Italien ist am Donnerstag in eine Regierungskrise gerutscht. Ministerpräsident Mario Draghi reichte nach einem Streit mit einem wichtigen Koalitionspartner zwar seinen Rücktritt ein. Präsident Sergio Mattarella erklärte jedoch am Abend, er werde diesen nicht annehmen. Vielmehr solle Draghi die politische Lage im Parlament sondieren. Wie der Ministerpräsident darauf reagieren würde, war zunächst unklar. Draghi hatte zuvor erklärt: "Die Koalition der Nationalen Einheit, die diese Regierung gestützt hat, existiert nicht mehr." Zwar überstand seine Regierung ein Misstrauensvotum. Jedoch blieb der Koalitionspartner 5-Sterne-Bewegung dem fern.

Draghi führte seit Februar 2021 als Unabhängiger die Regierungskoalition, die von links bis weit rechts reichte. Der ehemalige Chef der Europäischen Zentralbank (EZB) hatte vor dem Misstrauensvotum angekündigt, seine Regierung könne ohne die Unterstützung der 5-Sterne-Bewegung nicht fortbestehen. Diese hatte allerdings Bedingungen für den Verbleib in der Koalition gestellt. Der Chef der rechten Lega, Matteo Salvini, erklärte seinerseits, er werde Draghi nicht länger unterstützten, sollte die 5-Sterne-Bewegung die Koalition verlassen. Eine vorgezogene Wahl sei die beste Lösung. Auch die Demokratische Partei sei nicht bereit, ohne die 5 Sterne eine neue Regierung zu bilden, verlautete aus Parteikreisen zuletzt.

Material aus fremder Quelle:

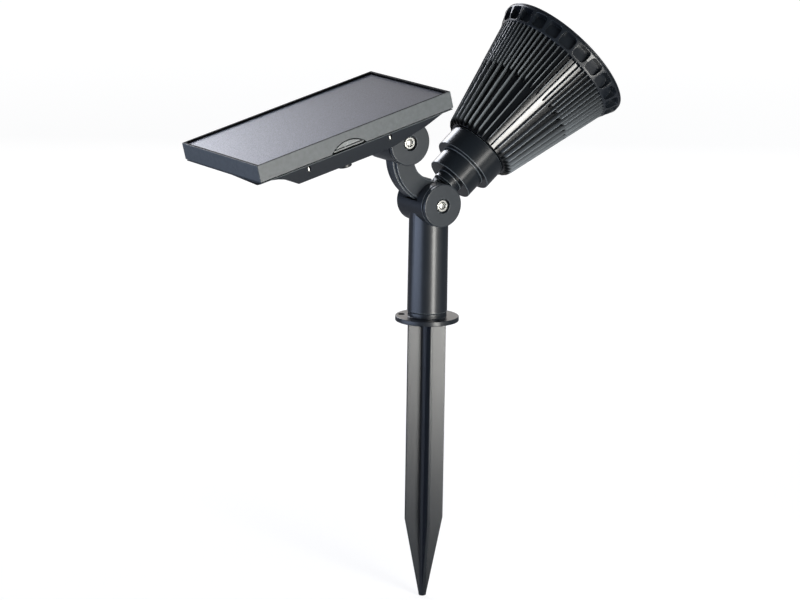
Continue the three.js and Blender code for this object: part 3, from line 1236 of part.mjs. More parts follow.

Die weitere Entwicklung war am Donnerstagabend zunächst unklar. Mattarella kann versuchen, Draghi zur Bildung einer neuen Regierung zu bewegen. Alternativ könnte er bis zur regulären Parlamentswahl in der ersten Hälfte des kommenden Jahres einen Interims-Ministerpräsidenten ernennen. Eine Wahl könnte zwar auf den Herbst vorgezogen werden. Dies wäre jedoch ungewöhnlich, weil in dieser Zeit traditionell der Haushalt vorbereitet wird, der bis Ende des Jahres verabschiedet werden muss.

Nach der Rücktrittsankündigung beschleunigte sich am Abend der Ausverkauf bei italienischen Staatsanleihen. Der Renditeabstand zu den zehnjährigen Bundespapieren vergrößerte sich weiter. Die politische Unsicherheit fällt in eine Zeit, in der Italien mit mehreren Herausforderungen zu kämpfen hat, darunter eine Abhängigkeit von russischem Erdgas sowie eine Dürre im Land. In der EU werde die Entwicklung in Italien mit Besorgnis und Erstaunen verfolgt, sagte Wirtschaftskommissar und früherer Ministerpräsident von Italien, Paolo Gentiloni, vor Draghis Ankündigung. Zum gegenwärtigen Zeitpunkt sei Zusammenhalt und Stabilität notwendig.